» What is needed:
Repeat the lines below exactly as written, please, from the line with "Rectangle(*BUCKLE, mode=Mode.SUBTRACT)" to the line with "if empty is", both lines included, and no others.

» Information shown:
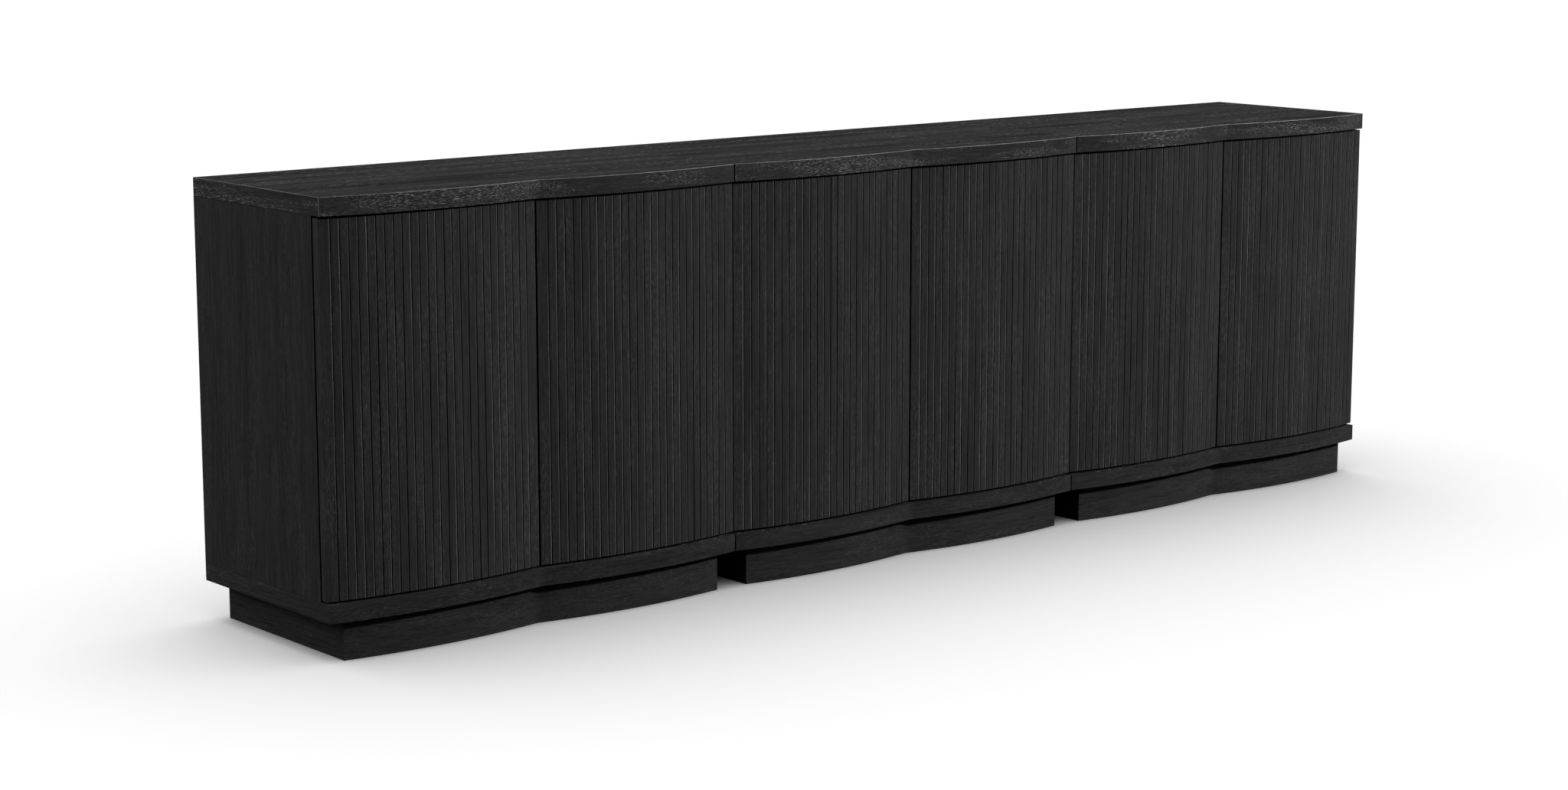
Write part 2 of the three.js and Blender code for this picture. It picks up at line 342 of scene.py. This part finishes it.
OAK_X = oak("oak_grain_lengthwise", "X")
OAK_TOP = oak(
    "oak_top_surface", "X", dark=0.003, light=0.021, glint=0.1, roughness=0.8, banding=0.55,
    bands_per_metre=20.0, fine=0.5,
)
OAK_Y = oak("oak_grain_front_to_back", "Y")
OAK_Z = oak("oak_grain_upright", "Z", banding=0.15, fine=1.3)
OAK_RIBS = oak(
    "oak_ribs", "Z", dark=0.007, light=0.025, glint=0.06, banding=0.1, fine=1.8, wander=0.006
)
OAK_EDGE_X = oak("oak_edging_lengthwise", "X", light=0.027, glint=0.2, fine=1.5)
OAK_EDGE_Y = oak("oak_edging_front_to_back", "Y", light=0.03, glint=0.16, fine=1.5)
OAK_INSIDE = oak("oak_inside", "Z", dark=0.03, light=0.06, glint=0.08)
OAK_SHELF = oak("oak_shelf", "X", dark=0.03, light=0.06, glint=0.08)
# Painted shade: a near-black finish for groove floors and walls, joints and gaps, darker than their
# real shade would make them.
OAK_PAINTED_SHADE = oak("oak_painted_shade_in_gaps", "Z", dark=0.002, light=0.005, glint=0.005, roughness=0.75)
# The edge finishes are wear with a painted highlight on top, strongest on the ribs.
EDGE_WEAR_AND_HIGHLIGHT = oak_arris_wear_and_highlight("oak_edge_wear_and_highlight", wear_and_light=0.16)
RIB_EDGE_WEAR_AND_HIGHLIGHT = oak_arris_wear_and_highlight("oak_rib_edge_wear_and_highlight", wear_and_light=0.42)
STEEL = plated_metal("nickel_steel")
PLASTIC = moulded_plastic("black_plastic")
RUBBER = moulded_plastic("grey_rubber", tone=0.09, roughness=0.7)


# ---- mesh helpers -------------------------------------------------------------------
def add_object(name, mesh, materials):
    piece = bpy.data.objects.new(name, mesh)
    bpy.context.scene.collection.objects.link(piece)
    for material in materials:
        mesh.materials.append(material)
    return piece


def round_edges(piece, width, sharp):
    bevel = piece.modifiers.new("arris", "BEVEL")
    bevel.width = width
    bevel.segments = ARRIS_SEGMENTS
    bevel.limit_method = "ANGLE"
    bevel.angle_limit = sharp
    return bevel


def soften(piece, width):
    """Rounds a wooden piece's sharp edges and gives the new faces the second material."""
    bevel = round_edges(piece, width, WOOD_SHARP)
    bevel.use_clamp_overlap = False
    bevel.material = EDGE


def carve(piece, cutters):
    """Cuts other objects' shapes out of a piece, once its modifiers are applied."""
    for cutter in cutters:
        cut = piece.modifiers.new("cut", "BOOLEAN")
        cut.operation = "DIFFERENCE"
        cut.solver = "EXACT"
        cut.object = cutter


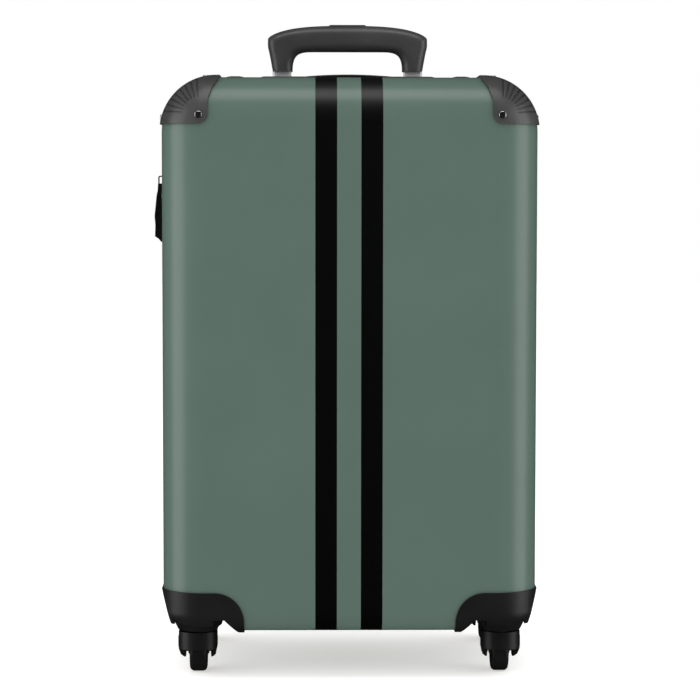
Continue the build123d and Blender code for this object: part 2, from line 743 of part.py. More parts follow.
def puller(bail_low, bail_x, side, blade):
    """Flat puller beside its slider's loop, with a pin through the loop's lower corner."""
    thick, near, pin_r = 2.6, 1.5, 0.65
    pivot = (-bail_x + 2.15, bail_low + 2.15)
    pin_from, pin_to = -1.4, near + 1.0
    with BuildPart() as body:
        with BuildSketch(Plane.XZ.offset(near if side < 0 else -near - thick)):
            with BuildLine():
                Polyline(*[(pivot[0] + x, pivot[1] + z) for x, z in blade], close=True)
            make_face()
        extrude(amount=thick)
        fillet(body.edges().filter_by(Axis.Y), 0.8)
        with Locations(Location((pivot[0], side * (pin_from + pin_to) / 2, pivot[1]), (90, 0, 0))):
            Cylinder(pin_r, pin_to - pin_from)
    return body.part


UPPER_BAIL = (449.0, 460.5, 180.0)
LOWER_BAIL = (430.0, 440.5, 177.4)
UPPER_BLADE = [
    (-2.2, 2.0), (1.8, 2.0), (2.2, -3), (1.2, -8), (1.4, -32), (3.2, -40), (2.4, -49),
    (-0.6, -51), (-5.2, -48), (-4.9, -37), (-5.6, -29), (-3.6, -9), (-2.6, -5),
]
LOWER_BLADE = [
    (-1.9, 1.7), (0.9, 1.7), (0.9, -25), (0.5, -33), (-2.2, -34.5), (-5.0, -31), (-5.0, -12), (-2.6, -4),
]
save(slider(SLIDER_UPPER_Z, *UPPER_BAIL), "slider_upper")
save(slider(SLIDER_LOWER_Z, *LOWER_BAIL), "slider_lower")
save(puller(UPPER_BAIL[0], UPPER_BAIL[2], -1, UPPER_BLADE), "puller_upper")
save(puller(LOWER_BAIL[0], LOWER_BAIL[2], 1, LOWER_BLADE), "puller_lower")

# ---- Interior ------------------------------------------------------------------------
COVER_Y, COVER_T = 71.0, 1.5


def cover_prism(foot_x, top_x, level):
    """Trapezoid that stands on the face of the front half, extruded up the case."""
    with BuildPart() as prism:
        with BuildSketch():
            with BuildLine():
                Polyline((-foot_x, -DEPTH / 2), (-top_x, -level), (top_x, -level), (foot_x, -DEPTH / 2), close=True)
            make_face()
        extrude(amount=TOP)
    return prism.part


cover_outside, cover_inside = cover_prism(100, 86, COVER_Y), cover_prism(98, 85, COVER_Y + COVER_T)
with BuildPart() as tube_cover:
    add(lining_inner)
    add(cover_outside, mode=Mode.INTERSECT)
    add(cover_inside, mode=Mode.SUBTRACT)
save(to_back(tube_cover.part), "tube_cover")

BUCKLE = (56.0, 44.0)
BUCKLE_Z = 300.0
with BuildPart() as packing_straps:
    with BuildSketch(Plane.XZ.offset(-17.4)):
        for lean in (-1, 1):
            with Locations(Location((0, BUCKLE_Z, 0), (0, 0, lean * 45))):
                Rectangle(455, 25)
        with Locations((0, BUCKLE_Z)):
            Rectangle(333, 400, mode=Mode.INTERSECT)
            Rectangle(*BUCKLE, mode=Mode.SUBTRACT)
    extrude(amount=1.4)
save(packing_straps.part, "packing_straps")

with BuildPart() as strap_buckle:
    with BuildSketch(Plane.XZ.offset(-20)):
        with Locations((0, BUCKLE_Z)):
            Rectangle(*BUCKLE)
            with Locations((-BUCKLE[0] / 4 - 2, 0), (BUCKLE[0] / 4 + 2, 0)):
                Rectangle(5, BUCKLE[1] - 16, mode=Mode.SUBTRACT)
    extrude(amount=6)
    fillet(strap_buckle.edges().filter_by(Axis.Y).group_by(Axis.Z)[0], 6)
    fillet(strap_buckle.edges().filter_by(Axis.Y).group_by(Axis.Z)[-1], 6)
save(strap_buckle.part, "strap_buckle")

with BuildPart() as mesh_pocket:
    with BuildSketch(Plane.XZ.offset(105.8)):
        with Locations((0, 280)):
            RectangleRounded(250, 300, 20)
    extrude(amount=1.2)
save(mesh_pocket.part, "mesh_pocket")
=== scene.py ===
"""Looks of the hard shell suitcase: materials, zip teeth, cloth pieces, studio and camera."""
import json
from math import cos, hypot, pi, radians, sin

import bpy
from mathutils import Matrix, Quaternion, Vector


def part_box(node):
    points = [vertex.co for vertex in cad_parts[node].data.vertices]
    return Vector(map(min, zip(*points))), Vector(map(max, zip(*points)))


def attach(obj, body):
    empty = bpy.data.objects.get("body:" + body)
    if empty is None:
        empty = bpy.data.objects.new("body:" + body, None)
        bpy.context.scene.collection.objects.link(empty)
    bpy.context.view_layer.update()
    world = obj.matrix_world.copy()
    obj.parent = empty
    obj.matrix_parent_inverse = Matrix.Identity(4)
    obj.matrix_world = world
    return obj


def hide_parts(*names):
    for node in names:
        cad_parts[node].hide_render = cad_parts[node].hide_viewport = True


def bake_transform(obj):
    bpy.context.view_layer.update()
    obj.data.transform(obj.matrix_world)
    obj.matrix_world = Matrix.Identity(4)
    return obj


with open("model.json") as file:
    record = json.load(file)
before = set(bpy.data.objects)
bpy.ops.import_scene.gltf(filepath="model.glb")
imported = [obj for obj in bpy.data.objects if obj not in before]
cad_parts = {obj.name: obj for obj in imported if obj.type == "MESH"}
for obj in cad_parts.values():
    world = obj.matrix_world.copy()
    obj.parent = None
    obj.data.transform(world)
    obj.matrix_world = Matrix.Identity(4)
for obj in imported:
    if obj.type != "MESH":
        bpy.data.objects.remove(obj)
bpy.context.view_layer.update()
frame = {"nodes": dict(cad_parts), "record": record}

nodes = frame["nodes"]

# ---- Places taken from the frame, in metres --------------------------------------------
shell_low, shell_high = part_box("front_shell")
SIDE = shell_high.x
TOP = shell_high.z
BASE = shell_low.z
RIM = -shell_high.y
FACE = -shell_low.y
CORNER_R, BASE_R = 0.050, 0.018  # of the shells' outline, seen from the front
chain_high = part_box("back_zip_chain")[1]
hinge_low, hinge_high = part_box("hinge_cloth")


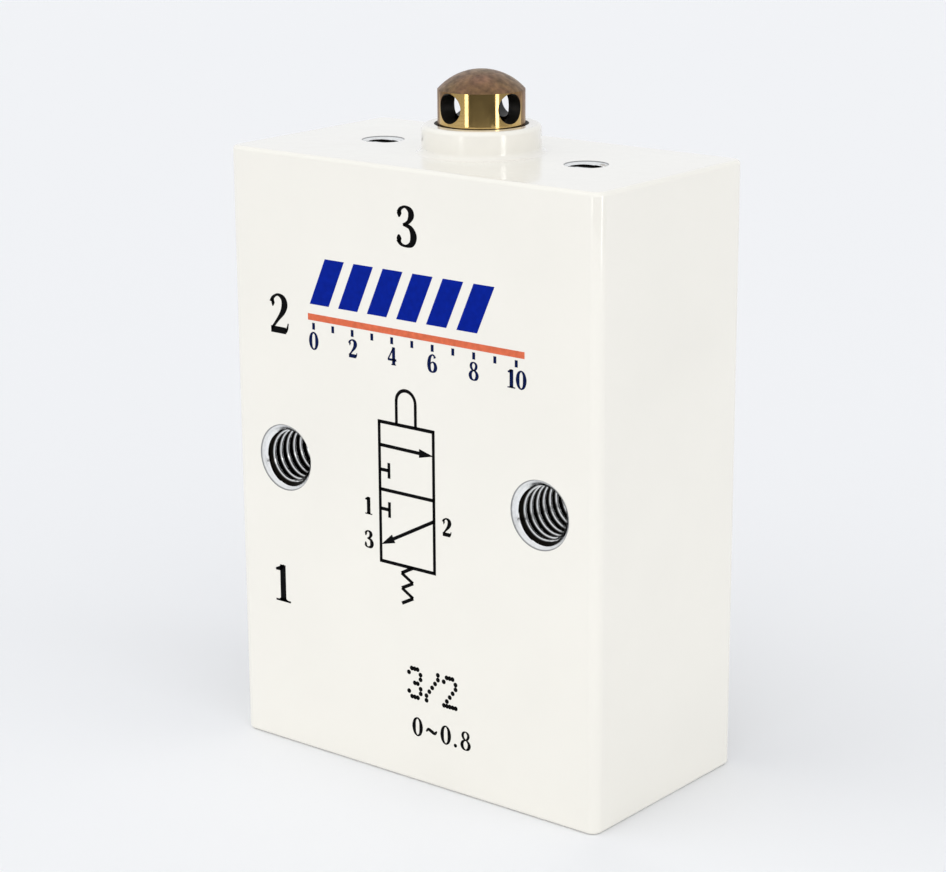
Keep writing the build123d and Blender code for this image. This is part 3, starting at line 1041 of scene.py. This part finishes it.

» Answer in full:
            Rectangle(*BUCKLE, mode=Mode.SUBTRACT)
    extrude(amount=1.4)
save(packing_straps.part, "packing_straps")

with BuildPart() as strap_buckle:
    with BuildSketch(Plane.XZ.offset(-20)):
        with Locations((0, BUCKLE_Z)):
            Rectangle(*BUCKLE)
            with Locations((-BUCKLE[0] / 4 - 2, 0), (BUCKLE[0] / 4 + 2, 0)):
                Rectangle(5, BUCKLE[1] - 16, mode=Mode.SUBTRACT)
    extrude(amount=6)
    fillet(strap_buckle.edges().filter_by(Axis.Y).group_by(Axis.Z)[0], 6)
    fillet(strap_buckle.edges().filter_by(Axis.Y).group_by(Axis.Z)[-1], 6)
save(strap_buckle.part, "strap_buckle")

with BuildPart() as mesh_pocket:
    with BuildSketch(Plane.XZ.offset(105.8)):
        with Locations((0, 280)):
            RectangleRounded(250, 300, 20)
    extrude(amount=1.2)
save(mesh_pocket.part, "mesh_pocket")
=== scene.py ===
"""Looks of the hard shell suitcase: materials, zip teeth, cloth pieces, studio and camera."""
import json
from math import cos, hypot, pi, radians, sin

import bpy
from mathutils import Matrix, Quaternion, Vector


def part_box(node):
    points = [vertex.co for vertex in cad_parts[node].data.vertices]
    return Vector(map(min, zip(*points))), Vector(map(max, zip(*points)))


def attach(obj, body):
    empty = bpy.data.objects.get("body:" + body)
    if empty is None:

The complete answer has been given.